Hace años, llegó a mi buzón un paquete de mi mejor amigo y sonreí. Joe a veces me envía cosas inesperadas. Adentro, había un diente de tiburón de doce centímetros de largo.
La carta de Joe explicaba que era un diente fosilizado de un tiburón prehistórico, un megalodón, muchas veces más grande que un gran tiburón blanco. Intenté imaginarme lo grande que tendría que ser la mandíbula de un pez para contener hileras de dientes como este. ¡Qué criaturas magníficas habrán sido!
Las Escrituras no mencionan megalodones. Pero en el libro de Job, Dios describe una bestia marina llamada leviatán. Job 41 detalla su impresionante contextura. «No guardaré silencio sobre sus miembros, ni sobre sus fuerzas y la gracia de su disposición», le dice Dios a Job (v. 12). «¿Quién abrirá las puertas de su rostro? Las hileras de sus dientes espantan» (v. 14).

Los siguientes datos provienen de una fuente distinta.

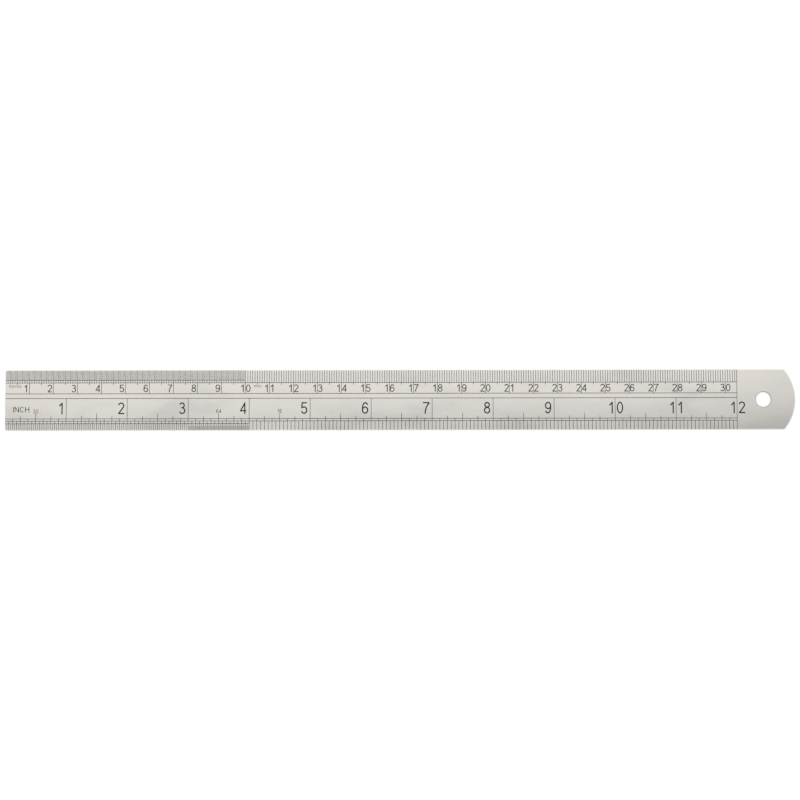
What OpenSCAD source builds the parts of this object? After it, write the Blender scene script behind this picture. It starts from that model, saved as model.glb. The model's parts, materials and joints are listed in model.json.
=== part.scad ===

¿La respuesta? Solo el creador del leviatán. Y aquí, Dios le recuerda a Job que, por grande que sea esta bestia, no es nada comparada con su Creador: «Todo lo que hay debajo del cielo es mío» (v. 11).
Ese megadiente está sobre mi escritorio; una muestra de la majestuosidad y creatividad de nuestro Creador. Y ese insólito recordatorio del carácter de Dios me reconforta cuando siento que el mundo podría tragarme.